[begin Data section]
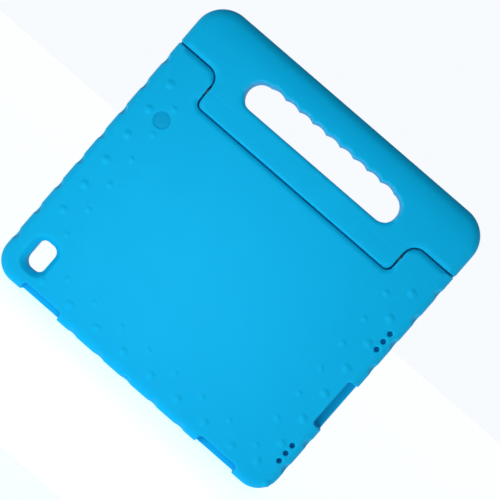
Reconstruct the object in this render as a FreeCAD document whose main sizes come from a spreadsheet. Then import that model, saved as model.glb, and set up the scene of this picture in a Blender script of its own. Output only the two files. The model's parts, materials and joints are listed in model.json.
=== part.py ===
"""Foam tablet case with a pivoting carry handle that folds back into a stand.

Frame: +Z up towards the handle, X along the hinge, -Y is the screen side and +Y the back.
The origin is the middle of the bottom edge.  All sizes are in millimetres.
"""
import FreeCAD, Part
import Sketcher
import os
from FreeCAD import Placement, Rotation, Vector

doc = FreeCAD.newDocument("tablet_case")

DRIVING_SIZES = {
    # overall
    "case_width": 270.0,
    "case_depth": 26.0,
    "overall_height": 264.4,
    "foot_corner": 19.5,
    "handle_corner": 24.0,
    "back_rounding": 8.0,
    "front_rounding": 4.5,
    # hinge seam, a surface of revolution about the hinge axis
    "hinge_height": 204.75,
    "hinge_setback": 6.0,
    "barrel_radius": 14.3,
    "seam_gap": 1.4,
    "seam_half_span": 94.5,
    "ear_corner": 9.5,
    "tongue_corner": 4.5,
    "ledge_angle": 4.0,
    # tablet pocket and screen window
    "pocket_width": 248.0,
    "pocket_height": 163.0,
    "pocket_depth": 8.0,
    "pocket_floor_height": 9.5,
    "pocket_corner": 8.0,
    "lip_thickness": 6.0,
    "lip_overhang": 5.5,
    # camera hole
    "camera_x": 108.6,
    "camera_z": 29.3,
    "camera_width": 16.5,
    "camera_height": 24.0,
    "camera_corner": 6.0,
    "camera_flare": 4.2,
    "camera_flare_depth": 4.5,
    # openings in the side walls
    "port_slot_low": 69.0,
    "port_slot_high": 111.0,
    "slot_depth": 8.8,
    "key_slot_inner": 69.0,
    "key_slot_outer": 105.5,
    "slot_corner": 2.5,
    "slot_floor_step": 2.0,
    "slot_window_margin": 4.0,
    # speaker holes
    "speaker_x": 126.0,
    "speaker_low": 39.2,
    "speaker_high": 149.4,
    "speaker_pitch": 7.5,
    "speaker_diameter": 4.2,
    "chamber_width": 4.0,
    "chamber_length": 24.0,
    # round mould mark
    "mark_x": 106.0,
    "mark_z": 166.0,
    "mark_diameter": 14.0,
    "mark_ring": 1.6,
    "mark_recess": 0.3,
    "mark_ring_depth": 0.7,
    # raised domes and edge scoops
    "dome_height": 1.0,
    "dome_diameter": 7.0,
    "small_dome_height": 0.7,
    "small_dome_diameter": 5.0,
    "dome_inset": 16.5,
    "small_dome_inset": 31.0,
    "side_pitch": 24.6,
    "side_first": 42.5,
    "bottom_pitch": 26.7,
    "bottom_middle": 1.6,
    "corner_dome_inset": 6.5,
    "corner_dome_height": 13.0,
    "scoop_reach": 4.2,
    "scoop_back": 0.5,
    "scoop_across": 8.5,
    "scoop_deep": 12.0,
    "scoop_along": 6.0,
    # grip opening in the handle
    "grip_length": 147.0,
    "grip_low": 214.0,
    "grip_high": 238.5,
    "grip_corner": 12.0,
    "finger_pitch": 13.56,
    "finger_depth": 2.0,
    "finger_radius": 12.5,
    # hinge hardware, lengths measured along X from the middle of the case
    "pin_diameter": 5.0,
    "pin_inner_end": 66.0,
    "pin_outer_end": 115.4,
    "running_fit": 0.03,
    "groove_diameter": 4.0,
    "ring_thickness": 0.7,
    "ring_seat": 113.0,
    "ring_diameter": 8.0,
    "washer_diameter": 9.0,
    "washer_gap": 0.05,
    "spring_thickness": 0.4,
    "spring_diameter": 8.0,
    "bush_diameter": 9.6,
    "bush_bore_end": 111.5,
    "bush_outer_end": 118.5,
    "chamber_diameter": 8.8,
    "cap_thickness": 1.5,
    "wing_thickness": 2.4,
    "wing_drop": 20.0,
    "wing_inner": 99.0,
    "wing_outer": 115.0,
    # stiff frame inside the handle
    "core_half_length": 93.0,
    "core_thickness": 6.0,
    "core_rail": 9.0,
    "core_top": 256.0,
    "core_boss_diameter": 10.4,
    "core_boss_length": 30.0,
    # construction allowances
    "cut_overlap": 1.0,
    "press_overlap": 0.1,
    "key_slot_step": 1.0,
    "slot_window_step": 1.0,
    "bottom_dome_lift": 1.5,
    "corner_dome_sink": 0.4,
    "corner_dome_shift": 3.5,
    "corner_dome_row": 3.3,
    "corner_dome_rise": 1.6,
    "ring_mouth_share": 0.42,
}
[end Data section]
Set task |
Each line must be given again exactly as written above.

Exercise response |
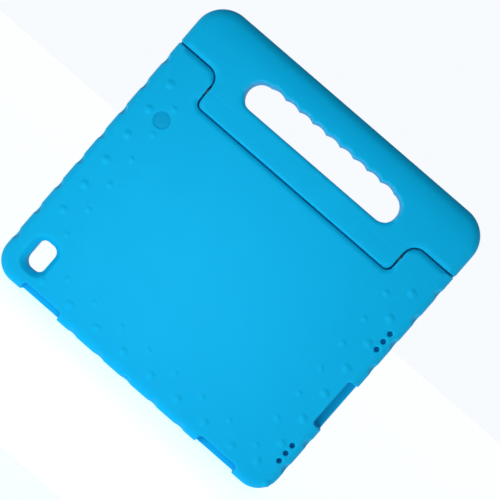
Reconstruct the object in this render as a FreeCAD document whose main sizes come from a spreadsheet. Then import that model, saved as model.glb, and set up the scene of this picture in a Blender script of its own. Output only the two files. The model's parts, materials and joints are listed in model.json.
=== part.py ===
"""Foam tablet case with a pivoting carry handle that folds back into a stand.

Frame: +Z up towards the handle, X along the hinge, -Y is the screen side and +Y the back.
The origin is the middle of the bottom edge.  All sizes are in millimetres.
"""
import FreeCAD, Part
import Sketcher
import os
from FreeCAD import Placement, Rotation, Vector

doc = FreeCAD.newDocument("tablet_case")

DRIVING_SIZES = {
    # overall
    "case_width": 270.0,
    "case_depth": 26.0,
    "overall_height": 264.4,
    "foot_corner": 19.5,
    "handle_corner": 24.0,
    "back_rounding": 8.0,
    "front_rounding": 4.5,
    # hinge seam, a surface of revolution about the hinge axis
    "hinge_height": 204.75,
    "hinge_setback": 6.0,
    "barrel_radius": 14.3,
    "seam_gap": 1.4,
    "seam_half_span": 94.5,
    "ear_corner": 9.5,
    "tongue_corner": 4.5,
    "ledge_angle": 4.0,
    # tablet pocket and screen window
    "pocket_width": 248.0,
    "pocket_height": 163.0,
    "pocket_depth": 8.0,
    "pocket_floor_height": 9.5,
    "pocket_corner": 8.0,
    "lip_thickness": 6.0,
    "lip_overhang": 5.5,
    # camera hole
    "camera_x": 108.6,
    "camera_z": 29.3,
    "camera_width": 16.5,
    "camera_height": 24.0,
    "camera_corner": 6.0,
    "camera_flare": 4.2,
    "camera_flare_depth": 4.5,
    # openings in the side walls
    "port_slot_low": 69.0,
    "port_slot_high": 111.0,
    "slot_depth": 8.8,
    "key_slot_inner": 69.0,
    "key_slot_outer": 105.5,
    "slot_corner": 2.5,
    "slot_floor_step": 2.0,
    "slot_window_margin": 4.0,
    # speaker holes
    "speaker_x": 126.0,
    "speaker_low": 39.2,
    "speaker_high": 149.4,
    "speaker_pitch": 7.5,
    "speaker_diameter": 4.2,
    "chamber_width": 4.0,
    "chamber_length": 24.0,
    # round mould mark
    "mark_x": 106.0,
    "mark_z": 166.0,
    "mark_diameter": 14.0,
    "mark_ring": 1.6,
    "mark_recess": 0.3,
    "mark_ring_depth": 0.7,
    # raised domes and edge scoops
    "dome_height": 1.0,
    "dome_diameter": 7.0,
    "small_dome_height": 0.7,
    "small_dome_diameter": 5.0,
    "dome_inset": 16.5,
    "small_dome_inset": 31.0,
    "side_pitch": 24.6,
    "side_first": 42.5,
    "bottom_pitch": 26.7,
    "bottom_middle": 1.6,
    "corner_dome_inset": 6.5,
    "corner_dome_height": 13.0,
    "scoop_reach": 4.2,
    "scoop_back": 0.5,
    "scoop_across": 8.5,
    "scoop_deep": 12.0,
    "scoop_along": 6.0,
    # grip opening in the handle
    "grip_length": 147.0,
    "grip_low": 214.0,
    "grip_high": 238.5,
    "grip_corner": 12.0,
    "finger_pitch": 13.56,
    "finger_depth": 2.0,
    "finger_radius": 12.5,
    # hinge hardware, lengths measured along X from the middle of the case
    "pin_diameter": 5.0,
    "pin_inner_end": 66.0,
    "pin_outer_end": 115.4,
    "running_fit": 0.03,
    "groove_diameter": 4.0,
    "ring_thickness": 0.7,
    "ring_seat": 113.0,
    "ring_diameter": 8.0,
    "washer_diameter": 9.0,
    "washer_gap": 0.05,
    "spring_thickness": 0.4,
    "spring_diameter": 8.0,
    "bush_diameter": 9.6,
    "bush_bore_end": 111.5,
    "bush_outer_end": 118.5,
    "chamber_diameter": 8.8,
    "cap_thickness": 1.5,
    "wing_thickness": 2.4,
    "wing_drop": 20.0,
    "wing_inner": 99.0,
    "wing_outer": 115.0,
    # stiff frame inside the handle
    "core_half_length": 93.0,
    "core_thickness": 6.0,
    "core_rail": 9.0,
    "core_top": 256.0,
    "core_boss_diameter": 10.4,
    "core_boss_length": 30.0,
    # construction allowances
    "cut_overlap": 1.0,
    "press_overlap": 0.1,
    "key_slot_step": 1.0,
    "slot_window_step": 1.0,
    "bottom_dome_lift": 1.5,
    "corner_dome_sink": 0.4,
    "corner_dome_shift": 3.5,
    "corner_dome_row": 3.3,
    "corner_dome_rise": 1.6,
    "ring_mouth_share": 0.42,
}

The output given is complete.